The basic exemption from income tax as outlined above can be further increased by up to €10,000 if the individual is not a member of an occupational pension scheme. This enhancement can only be claimed if the individual has not made any claims in respect of a termination lump sum received in the previous 10 years.

These exemptions are subject to an overall lifetime tax-free limit of €200,000 with any amount received in excess of this amount subject to income tax at the individual's marginal rate of tax. USC also applies to the excess.

A further relief called "Top Slicing Relief" is available which reduces the marginal rate of tax on the taxable element of any termination lump sum to the average rate of income tax applying to that individual over the previous 3 tax years.
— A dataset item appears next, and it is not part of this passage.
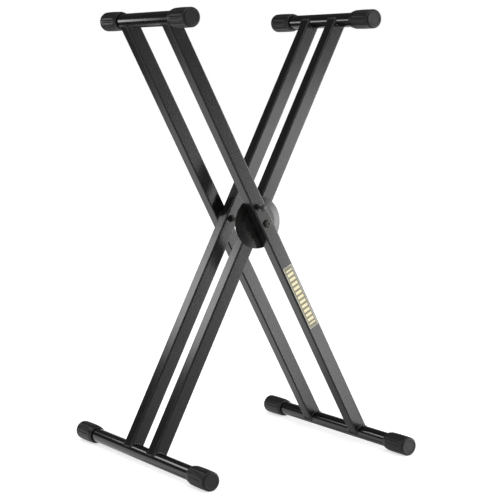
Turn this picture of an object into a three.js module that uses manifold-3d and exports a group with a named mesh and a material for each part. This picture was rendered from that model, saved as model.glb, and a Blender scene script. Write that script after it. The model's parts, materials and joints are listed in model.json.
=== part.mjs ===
// Folding keyboard stand: two crossed frames of square tube, each a pair of legs welded to a
// round top bar and a round foot bar. The frames turn on one long bolt, and a spring plunger
// in the outer frame locks into a disc on the inner frame. Rubber caps close the bars.
//
// Millimetres, +Z up, +X to the right, +Y to the back. The origin is on the floor, under the
// pivot. The stand is at its highest setting, with the plunger pulled out of the disc.
import * as THREE from "three";
import { mergeVertices } from "three/addons/utils/BufferGeometryUtils.js";
import Module from "manifold-3d";

const wasm = await Module();
wasm.setup();

// ---- Frames -------------------------------------------------------------------------------
const LEG_UPPER = 470; // pivot to the axis of a top bar
const LEG_LOWER = 530; // pivot to the axis of a foot bar
const HALF_OPENING = THREE.MathUtils.degToRad(27.4); // each leg from upright at the highest setting
const TUBE = 30; // square leg tube, across flats
const TUBE_WALL = 1.5;
const TUBE_CORNER = 3; // outside radius of the tube's edges
const INNER_SPREAD = 98; // between the centre lines of the inner legs
const LEG_GAP = 7; // between an inner leg and the outer leg beside it
const BAR_D = 30; // round top and foot bars
const BAR_WALL = 1.5;

// ---- Bare bar between a leg and the cap beyond it -----------------------------------------------
const OUTER_TOP_BARE = 5;
const OUTER_FOOT_BARE = 95;
const INNER_TOP_BARE = 48;
const INNER_FOOT_BARE = 139;

// ---- Rubber caps ------------------------------------------------------------------------------
const CAP_LENGTH = 68;
const CAP_WALL = 4.9; // rubber round the bar
const CAP_MOUTH_WALL = 3; // rubber left round the bar at the mouth
const CAP_END = 7; // closed end wall
const CAP_EDGE = 4; // radius at the closed end
const CAP_SHOULDER = 6; // length of the slope at the mouth
const CAPS_APART = 1; // between the top caps when the stand is folded flat

// ---- Pivot ------------------------------------------------------------------------------------
const BOLT_D = 8;
const BOLT_HEAD_LEDGE = 3.5; // head past the shank, on the radius
const BOLT_HEAD_H = 4.4;
const BOLT_HEAD_FLAT = 8.4; // diameter of the flat on top of the head
const BOLT_HEAD_RIM = 0.8; // straight side of the head
const BOLT_SOCKET = 5; // hexagon socket, across flats
const BOLT_SOCKET_DEPTH = 2.6;
const BOLT_TAIL = 2.5; // thread past the end nut
const BOLT_POINT = 1; // bevel at the thread's end
const WASHER_LEDGE = 4.2; // washer past its hole, on the radius
const WASHER_T = 1.6;
const NUT_LEDGE = 2.5; // nut's flats past the thread, on the radius
const JAM_NUT_H = 5;
const END_NUT_H = 8;
const BUSH_WALL = 1.7; // nylon bush through an inner leg
const SLEEVE_WALL = 2.2; // steel sleeve inside an outer leg
const SPACER_LEDGE = 9.7; // nylon washers between the frames, past the hole on the radius

// ---- Locking disc -----------------------------------------------------------------------------
const DISC_D = 110;
const DISC_WEB = 3.5;
const DISC_SHOULDER = 14; // width of the slope from the flat web out to the edge
const DISC_EDGE = 1; // thickness at the edge
const INDEX_INSET = 2.4; // edge of the web to the circle of pin holes
const INDEX_STEPS = 4; // settings below the highest one
const INDEX_STEP = THREE.MathUtils.degToRad(13.05);
const PIN_HOLE_FLOOR = 0.7; // metal left behind a pin hole
const RIVET_INSET = 5.5; // edge of the web to the lower rivet
const RIVET_D = 4.8;
const RIVET_HEAD_LEDGE = 2.1; // head past the shank, on the radius
const RIVET_HEAD_H = 1.3;
const RIVET_HEAD_FLAT = 5;
const RIVET_TAIL_LEDGE = 1.1; // bulb past the shank, on the radius
const RIVET_TAIL = 3; // length of the bulb inside the tube
const RIVET_TAIL_SLOPE = 0.8;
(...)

As the Deputy will know, a new single pension scheme for all new entrants to the public service is about to be legislated for. The new scheme brings public service pension terms more in line with private sector norms and makes a closer connection between the contribution levels and benefits received. It will change the calculation of benefits so that pensions are based on "career average" earnings rather than final salary on retirement. The minimum pension age for new public servants has also be increased from 65 to 66 and is linked to increases in the state pension age. As the new scheme is for new entrants, it will take some time before it has an impact on public servants retiring.